_WHAT TO WORK ON_. Quote the full listing word for word.

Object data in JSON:

==*==

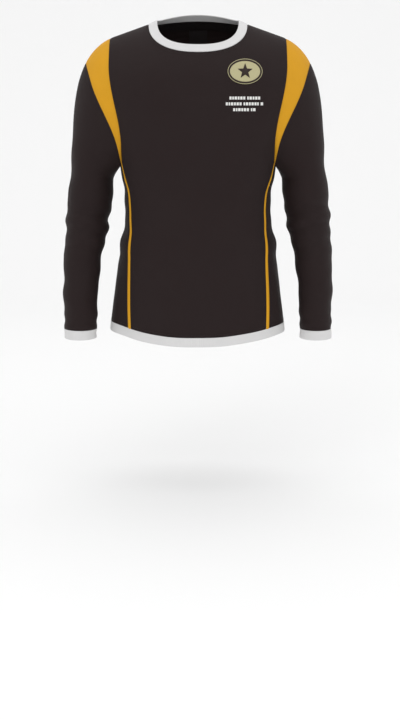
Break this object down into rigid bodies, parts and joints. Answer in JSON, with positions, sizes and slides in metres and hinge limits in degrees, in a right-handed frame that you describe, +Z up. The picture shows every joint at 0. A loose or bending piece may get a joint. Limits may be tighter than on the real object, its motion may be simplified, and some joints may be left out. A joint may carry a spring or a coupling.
{
  "type": "long-sleeved team uniform shirt",
  "caption": "Long-sleeved crew-neck team shirt with contrast shoulder inserts, side piping and rib collar, cuffs and hem.",
  "frame": {"origin": "centre line, level with the high shoulder points, where the wearer's shoulders carry the shirt", "axes": "+Z up, -Y the front of the shirt, +X the wearer's left"},
  "size_m": [0.6182, 0.264, 0.7574],
  "materials": {
    "body_knit": "matt interlock jersey",
    "accent_knit": "matt interlock jersey",
    "rib_knit": "soft rib",
    "neck_tape": "woven tape",
    "label_satin": "satin",
    "badge_twill": "twill",
    "badge_thread": "embroidery thread",
    "print_film": "heat-pressed film",
    "sewing_thread": "polyester thread"
  },
  "bodies": {
    "torso": {"front_body_panel": "body_knit", "back_body_panel": "body_knit", "left_side_panel": "body_knit", "right_side_panel": "body_knit", "left_sleeve_head": "body_knit", "right_sleeve_head": "body_knit", "left_front_piping": "accent_knit", "right_front_piping": "accent_knit", "left_back_piping": "accent_knit", "right_back_piping": "accent_knit", "left_shoulder_insert": "accent_knit", "right_shoulder_insert": "accent_knit", "collar_band": "rib_knit", "hem_band": "rib_knit", "back_neck_tape": "neck_tape", "neck_label": "label_satin", "care_label": "label_satin", "badge_ground": "badge_twill", "badge_border": "badge_thread", "badge_star": "badge_thread", "print_bar_top": "print_film", "print_bar_middle": "print_film", "print_bar_bottom": "print_film", "hem_stitching": "sewing_thread", "collar_stitching": "sewing_thread"},
    "left_upper_arm": {"left_upper_sleeve": "body_knit", "left_elbow_sleeve": "body_knit"},
    "left_forearm": {"left_forearm_sleeve": "body_knit", "left_cuff_band": "rib_knit", "left_cuff_stitching": "sewing_thread"},
    "right_upper_arm": {"right_upper_sleeve": "body_knit", "right_elbow_sleeve": "body_knit"},
    "right_forearm": {"right_forearm_sleeve": "body_knit", "right_cuff_band": "rib_knit", "right_cuff_stitching": "sewing_thread"}
  },
  "joints": [
    {"name": "left_shoulder_swing", "type": "hinge", "parent": "torso", "child": "left_upper_arm", "pos_m": [0.19, 0, -0.215], "axis": [0, -1, 0], "range_deg": [0, 40], "deforming": ["left_sleeve_head"]},
    {"name": "left_elbow_bend", "type": "hinge", "parent": "left_upper_arm", "child": "left_forearm", "pos_m": [0.258, -0.03, -0.4436], "axis": [-1, 0, 0], "range_deg": [0, 90], "deforming": ["left_elbow_sleeve"]},
    {"name": "right_shoulder_swing", "type": "hinge", "parent": "torso", "child": "right_upper_arm", "pos_m": [-0.19, 0, -0.215], "axis": [0, 1, 0], "range_deg": [0, 40], "deforming": ["right_sleeve_head"]},
    {"name": "right_elbow_bend", "type": "hinge", "parent": "right_upper_arm", "child": "right_forearm", "pos_m": [-0.258, -0.03, -0.4436], "axis": [-1, 0, 0], "range_deg": [0, 90], "deforming": ["right_elbow_sleeve"]}
  ]
}
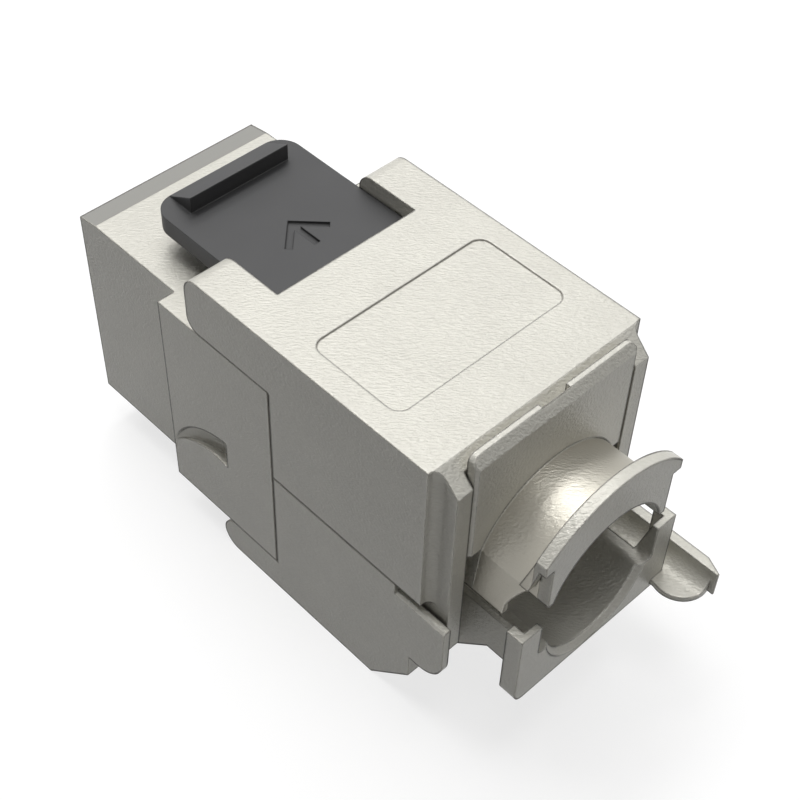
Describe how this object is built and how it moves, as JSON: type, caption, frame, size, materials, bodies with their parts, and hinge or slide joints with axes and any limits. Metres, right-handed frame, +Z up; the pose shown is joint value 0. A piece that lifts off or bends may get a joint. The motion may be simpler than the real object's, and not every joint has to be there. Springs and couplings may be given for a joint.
{
  "type": "shielded keystone jack",
  "caption": "Shielded keystone jack with a die-cast body, hinged jaws, a sliding cable clamp over a saddle, and a snap latch for panel mounting.",
  "frame": {"origin": "centre of the plug port in the front face of the housing", "axes": "+Z up, towards the latch; -Y out of the plug port; +Y towards the cable; +X across, the side with the finger pocket"},
  "size_m": [0.0172, 0.0429, 0.0241],
  "materials": {
    "nickel_plate": "satin nickel plate on die-cast zinc",
    "black_plastic": "fine matt moulding",
    "steel_pin": "ground",
    "insert_plastic": "moulded",
    "gold_contact": "gold plate",
    "spring_bronze": "bright bronze strip",
    "board_green": "solder mask",
    "tinned_blade": "bright tin",
    "manager_plastic": "moulded"
  },
  "bodies": {
    "housing": {"front_housing": "nickel_plate", "upper_hinge_pin": "steel_pin", "lower_hinge_pin": "steel_pin", "contact_insert": "insert_plastic", "contact_1": "gold_contact", "contact_2": "gold_contact", "contact_3": "gold_contact", "contact_4": "gold_contact", "contact_5": "gold_contact", "contact_6": "gold_contact", "contact_7": "gold_contact", "contact_8": "gold_contact", "ground_spring_left": "spring_bronze", "ground_spring_right": "spring_bronze", "circuit_board": "board_green", "blade_block": "insert_plastic", "blade_1": "tinned_blade", "blade_2": "tinned_blade", "blade_3": "tinned_blade", "blade_4": "tinned_blade", "blade_5": "tinned_blade", "blade_6": "tinned_blade", "blade_7": "tinned_blade", "blade_8": "tinned_blade", "wire_manager": "manager_plastic"},
    "latch": {"latch": "black_plastic"},
    "upper_jaw": {"upper_shell": "nickel_plate"},
    "clamp": {"cable_clamp": "nickel_plate"},
    "lower_jaw": {"lower_shell": "nickel_plate"}
  },
  "joints": [
    {"name": "latch_press", "type": "hinge", "parent": "housing", "child": "latch", "pos_m": [0, 0.01385, 0.0103], "axis": [1, 0, 0], "range_deg": [0, 10], "stiffness_Nm_per_rad": 0.05},
    {"name": "upper_jaw_hinge", "type": "hinge", "parent": "housing", "child": "upper_jaw", "pos_m": [0, 0.01385, 0.0103], "axis": [1, 0, 0], "range_deg": [0, 60]},
    {"name": "clamp_slide", "type": "slide", "parent": "upper_jaw", "child": "clamp", "axis": [0, 0, -1], "range_m": [0, 0.0045]},
    {"name": "lower_jaw_hinge", "type": "hinge", "parent": "housing", "child": "lower_jaw", "pos_m": [0, 0.01615, -0.0097], "axis": [-1, 0, 0], "range_deg": [0, 45]}
  ]
}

==*==

_SOLUTION TO THE PROBLEM_.
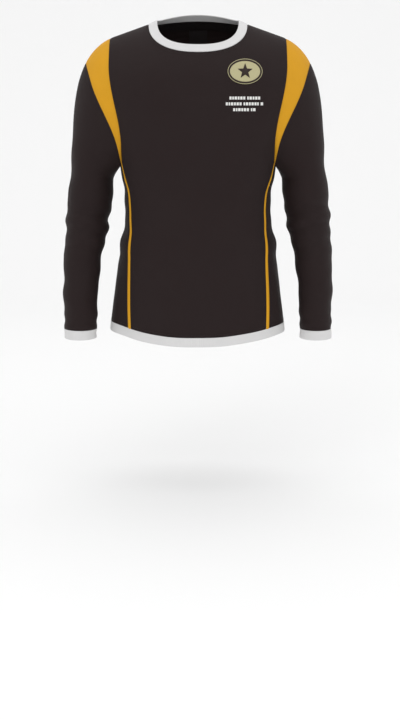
Break this object down into rigid bodies, parts and joints. Answer in JSON, with positions, sizes and slides in metres and hinge limits in degrees, in a right-handed frame that you describe, +Z up. The picture shows every joint at 0. A loose or bending piece may get a joint. Limits may be tighter than on the real object, its motion may be simplified, and some joints may be left out. A joint may carry a spring or a coupling.
{
  "type": "long-sleeved team uniform shirt",
  "caption": "Long-sleeved crew-neck team shirt with contrast shoulder inserts, side piping and rib collar, cuffs and hem.",
  "frame": {"origin": "centre line, level with the high shoulder points, where the wearer's shoulders carry the shirt", "axes": "+Z up, -Y the front of the shirt, +X the wearer's left"},
  "size_m": [0.6182, 0.264, 0.7574],
  "materials": {
    "body_knit": "matt interlock jersey",
    "accent_knit": "matt interlock jersey",
    "rib_knit": "soft rib",
    "neck_tape": "woven tape",
    "label_satin": "satin",
    "badge_twill": "twill",
    "badge_thread": "embroidery thread",
    "print_film": "heat-pressed film",
    "sewing_thread": "polyester thread"
  },
  "bodies": {
    "torso": {"front_body_panel": "body_knit", "back_body_panel": "body_knit", "left_side_panel": "body_knit", "right_side_panel": "body_knit", "left_sleeve_head": "body_knit", "right_sleeve_head": "body_knit", "left_front_piping": "accent_knit", "right_front_piping": "accent_knit", "left_back_piping": "accent_knit", "right_back_piping": "accent_knit", "left_shoulder_insert": "accent_knit", "right_shoulder_insert": "accent_knit", "collar_band": "rib_knit", "hem_band": "rib_knit", "back_neck_tape": "neck_tape", "neck_label": "label_satin", "care_label": "label_satin", "badge_ground": "badge_twill", "badge_border": "badge_thread", "badge_star": "badge_thread", "print_bar_top": "print_film", "print_bar_middle": "print_film", "print_bar_bottom": "print_film", "hem_stitching": "sewing_thread", "collar_stitching": "sewing_thread"},
    "left_upper_arm": {"left_upper_sleeve": "body_knit", "left_elbow_sleeve": "body_knit"},
    "left_forearm": {"left_forearm_sleeve": "body_knit", "left_cuff_band": "rib_knit", "left_cuff_stitching": "sewing_thread"},
    "right_upper_arm": {"right_upper_sleeve": "body_knit", "right_elbow_sleeve": "body_knit"},
    "right_forearm": {"right_forearm_sleeve": "body_knit", "right_cuff_band": "rib_knit", "right_cuff_stitching": "sewing_thread"}
  },
  "joints": [
    {"name": "left_shoulder_swing", "type": "hinge", "parent": "torso", "child": "left_upper_arm", "pos_m": [0.19, 0, -0.215], "axis": [0, -1, 0], "range_deg": [0, 40], "deforming": ["left_sleeve_head"]},
    {"name": "left_elbow_bend", "type": "hinge", "parent": "left_upper_arm", "child": "left_forearm", "pos_m": [0.258, -0.03, -0.4436], "axis": [-1, 0, 0], "range_deg": [0, 90], "deforming": ["left_elbow_sleeve"]},
    {"name": "right_shoulder_swing", "type": "hinge", "parent": "torso", "child": "right_upper_arm", "pos_m": [-0.19, 0, -0.215], "axis": [0, 1, 0], "range_deg": [0, 40], "deforming": ["right_sleeve_head"]},
    {"name": "right_elbow_bend", "type": "hinge", "parent": "right_upper_arm", "child": "right_forearm", "pos_m": [-0.258, -0.03, -0.4436], "axis": [-1, 0, 0], "range_deg": [0, 90], "deforming": ["right_elbow_sleeve"]}
  ]
}
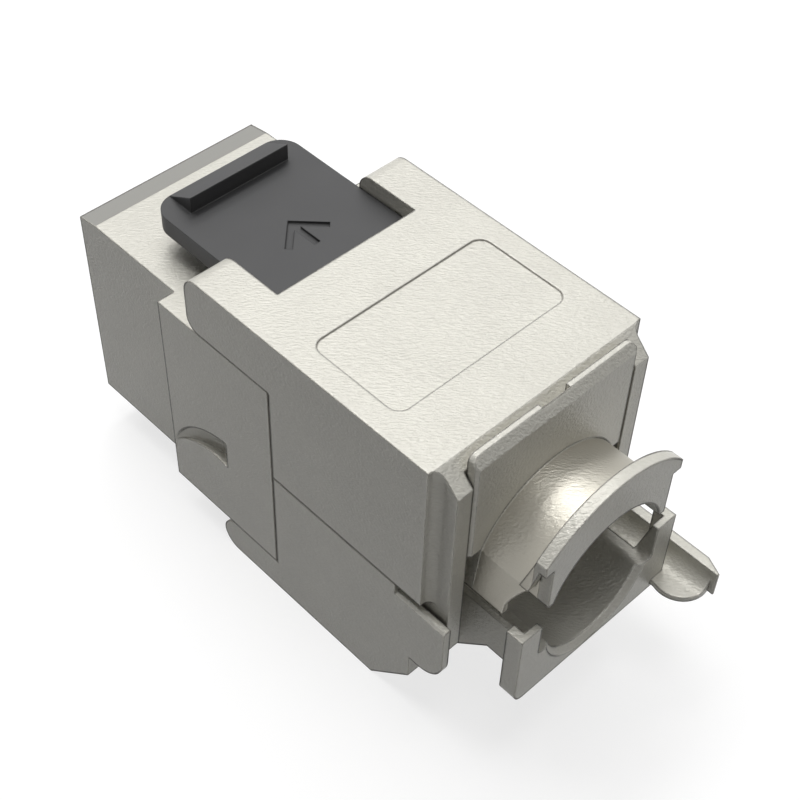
Describe how this object is built and how it moves, as JSON: type, caption, frame, size, materials, bodies with their parts, and hinge or slide joints with axes and any limits. Metres, right-handed frame, +Z up; the pose shown is joint value 0. A piece that lifts off or bends may get a joint. The motion may be simpler than the real object's, and not every joint has to be there. Springs and couplings may be given for a joint.
{
  "type": "shielded keystone jack",
  "caption": "Shielded keystone jack with a die-cast body, hinged jaws, a sliding cable clamp over a saddle, and a snap latch for panel mounting.",
  "frame": {"origin": "centre of the plug port in the front face of the housing", "axes": "+Z up, towards the latch; -Y out of the plug port; +Y towards the cable; +X across, the side with the finger pocket"},
  "size_m": [0.0172, 0.0429, 0.0241],
  "materials": {
    "nickel_plate": "satin nickel plate on die-cast zinc",
    "black_plastic": "fine matt moulding",
    "steel_pin": "ground",
    "insert_plastic": "moulded",
    "gold_contact": "gold plate",
    "spring_bronze": "bright bronze strip",
    "board_green": "solder mask",
    "tinned_blade": "bright tin",
    "manager_plastic": "moulded"
  },
  "bodies": {
    "housing": {"front_housing": "nickel_plate", "upper_hinge_pin": "steel_pin", "lower_hinge_pin": "steel_pin", "contact_insert": "insert_plastic", "contact_1": "gold_contact", "contact_2": "gold_contact", "contact_3": "gold_contact", "contact_4": "gold_contact", "contact_5": "gold_contact", "contact_6": "gold_contact", "contact_7": "gold_contact", "contact_8": "gold_contact", "ground_spring_left": "spring_bronze", "ground_spring_right": "spring_bronze", "circuit_board": "board_green", "blade_block": "insert_plastic", "blade_1": "tinned_blade", "blade_2": "tinned_blade", "blade_3": "tinned_blade", "blade_4": "tinned_blade", "blade_5": "tinned_blade", "blade_6": "tinned_blade", "blade_7": "tinned_blade", "blade_8": "tinned_blade", "wire_manager": "manager_plastic"},
    "latch": {"latch": "black_plastic"},
    "upper_jaw": {"upper_shell": "nickel_plate"},
    "clamp": {"cable_clamp": "nickel_plate"},
    "lower_jaw": {"lower_shell": "nickel_plate"}
  },
  "joints": [
    {"name": "latch_press", "type": "hinge", "parent": "housing", "child": "latch", "pos_m": [0, 0.01385, 0.0103], "axis": [1, 0, 0], "range_deg": [0, 10], "stiffness_Nm_per_rad": 0.05},
    {"name": "upper_jaw_hinge", "type": "hinge", "parent": "housing", "child": "upper_jaw", "pos_m": [0, 0.01385, 0.0103], "axis": [1, 0, 0], "range_deg": [0, 60]},
    {"name": "clamp_slide", "type": "slide", "parent": "upper_jaw", "child": "clamp", "axis": [0, 0, -1], "range_m": [0, 0.0045]},
    {"name": "lower_jaw_hinge", "type": "hinge", "parent": "housing", "child": "lower_jaw", "pos_m": [0, 0.01615, -0.0097], "axis": [-1, 0, 0], "range_deg": [0, 45]}
  ]
}